Result of War: Rumania, Serbia, and Montenegro gained independence. Russia gained Armenia, the Danube River, and the opening of the Straits to all nations

Alexander given the name the Great Liberator

Alexander II Assassination

As noted before, there were many assassination attempts made on Alexander II throughout his reign.

Assassins from the People’s Will were successful on March 13th, 1881 in front of the Church on the Savior on Blood.

Alexander was carried to the Winter Palace where he died in the presence of his son and heir, Alexander III and the future Tsar Nicolas II. This had a profound effect on the future of Russia

Consequences of Alexander’s Assassination

The revolutionaries involved in the assassination were rounded up and executed.

The People’s Will was crushed

Education was controlled by the Government

Under Alexander III, reform movements were set back.

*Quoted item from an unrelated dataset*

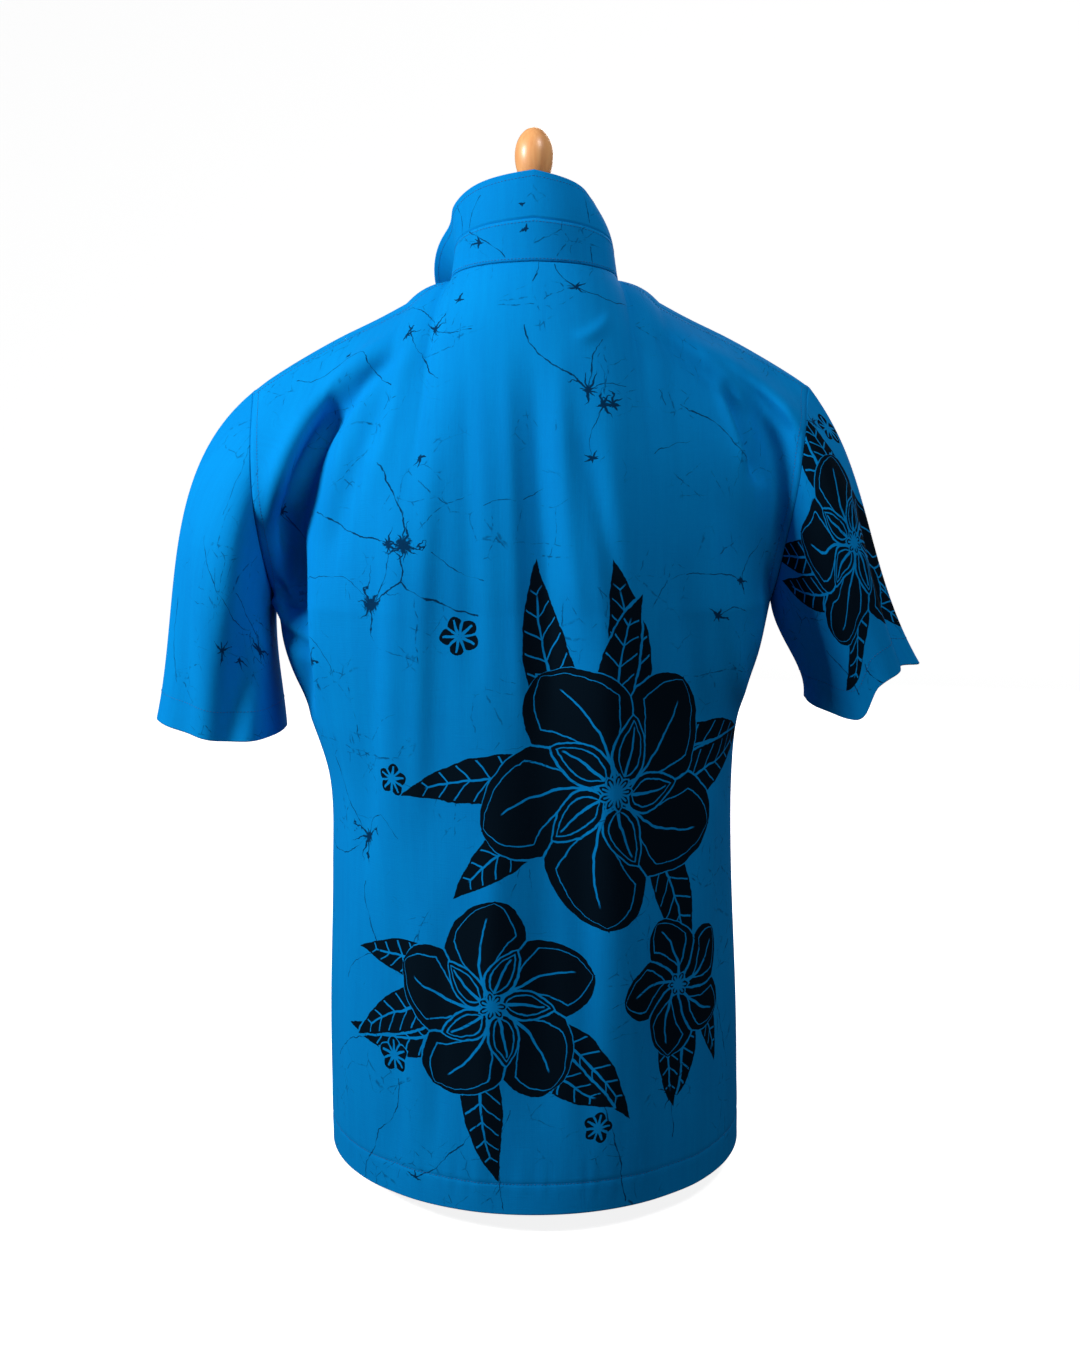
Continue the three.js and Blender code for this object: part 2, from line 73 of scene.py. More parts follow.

Anti-Jewish pogroms and legislation implemented because one of the assassins was Jewish.

Suppression of Civil liberties

More Police brutality


Alexander made many reforms that benefited the Russian people, why then was there so much political unrest?

The Russian government noted a connection between scientific studies and revolutionaries. Do you think that encouraging the study of science in the Universities actually encouraged revolutionary thinking or was it just a coincidence? And if so, why?

Do you think the emancipation of the serfs was good for Russia or did it just stir up further unrest? Why?